Directive
Repeat exactly the lines from the start of the material below up to and including the "sink, start, end = PLATE_SINK" line.

Data lines

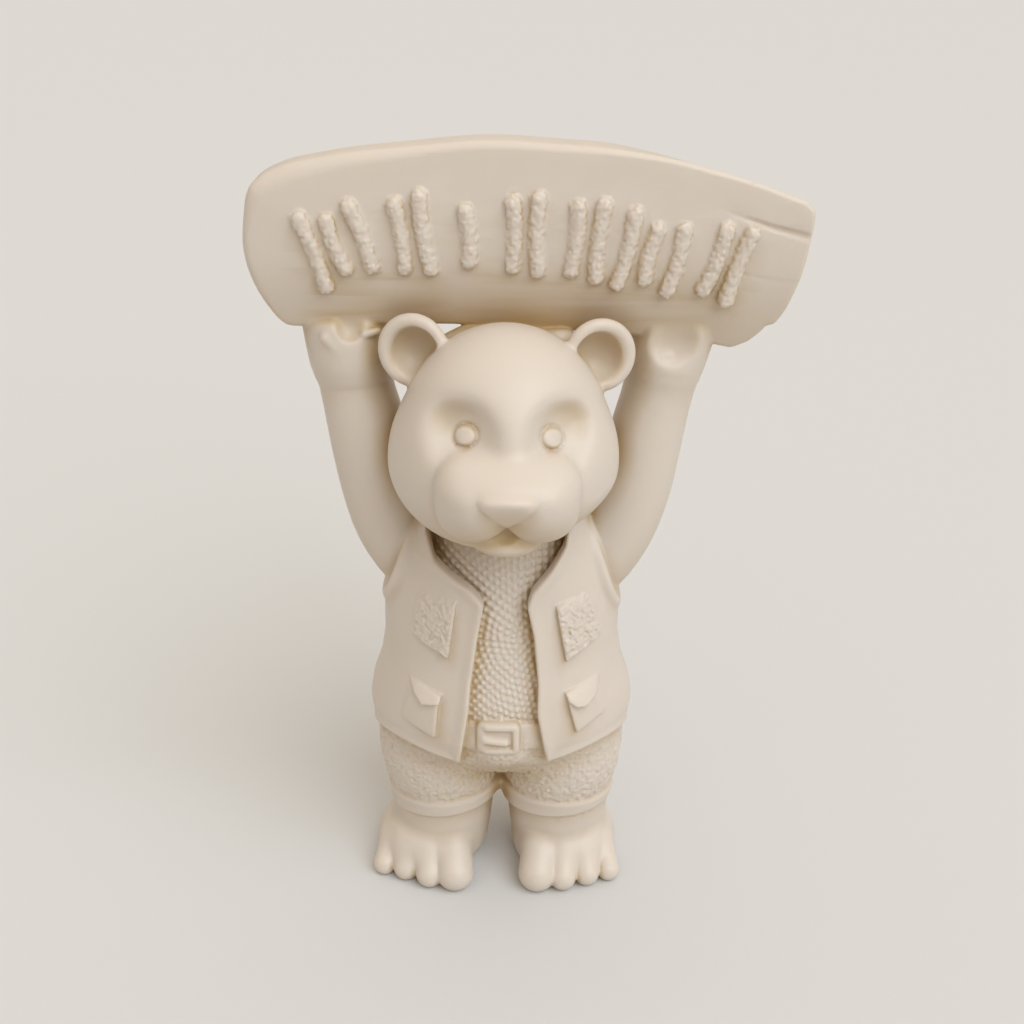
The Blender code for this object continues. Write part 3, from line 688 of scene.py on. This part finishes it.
def plate(points, corners, side, wrinkled):
    """A patch or pocket on the vest that stands further out at its inner side."""
    xs, zs = zip(*corners)
    inner, away = (max(xs), min(xs)) if side < 0 else (min(xs), max(xs))
    sink, start, end = PLATE_SINK

    def form(q):
        share = np.clip((q[:, 0] - inner) / (away - inner), 0.0, 1.0)
        lift = PLATE_PROUD[0] + (PLATE_PROUD[1] - PLATE_PROUD[0]) * share
        shell = column(q, VEST_LEVELS) - lift
        rim = polygon(q[:, 0], q[:, 2], corners)
        shell += sink * PLATE_PROUD[0] * step(max(zs) + start, max(zs) + end, q[:, 2])
        if wrinkled:
            high = WRINKLE_HIGH * (wrinkles(q, side + WRINKLE_SEED) - WRINKLE_SUNK)
            shell -= high * step(0.0, PATCH_FRAME, -rim)
        return round_meet(shell, rim, PLATE_EDGE)

    return in_front(points, corners, form)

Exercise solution
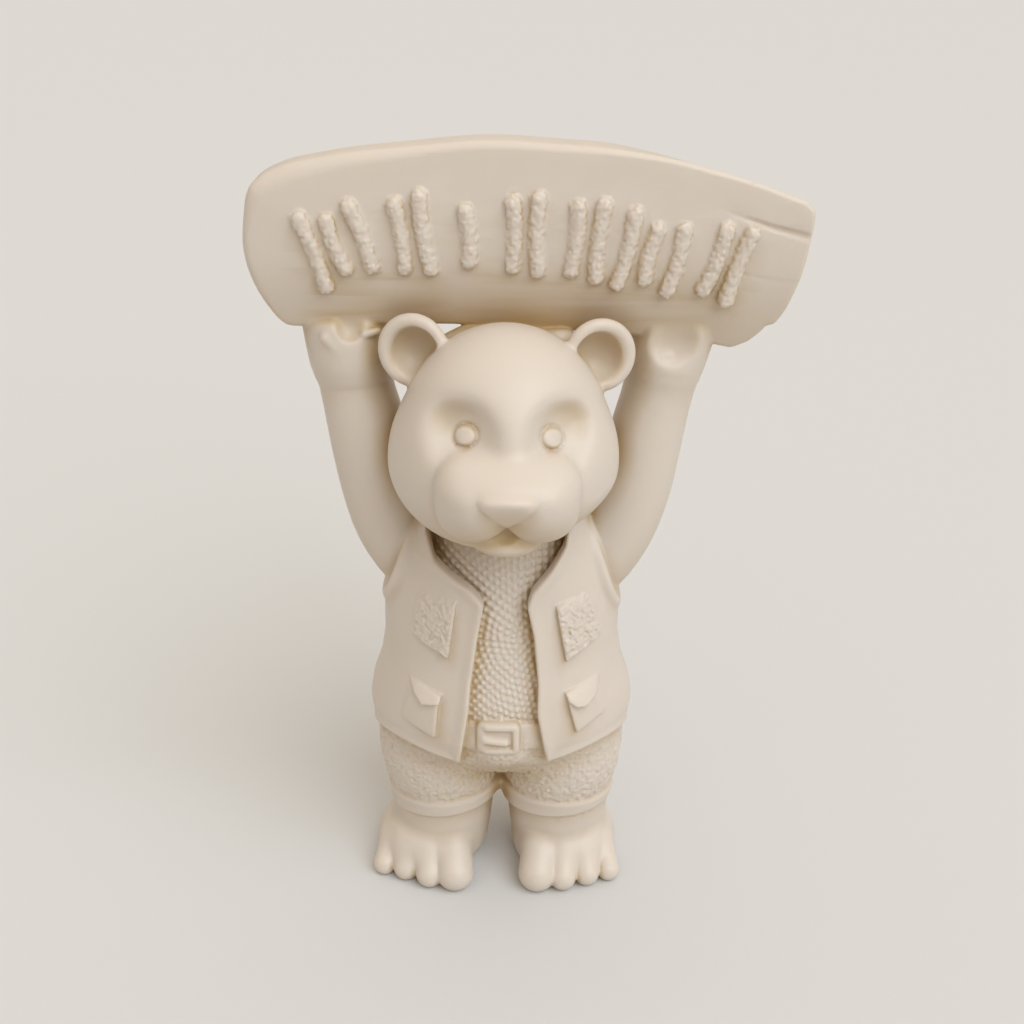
The Blender code for this object continues. Write part 3, from line 688 of scene.py on. This part finishes it.
def plate(points, corners, side, wrinkled):
    """A patch or pocket on the vest that stands further out at its inner side."""
    xs, zs = zip(*corners)
    inner, away = (max(xs), min(xs)) if side < 0 else (min(xs), max(xs))
    sink, start, end = PLATE_SINK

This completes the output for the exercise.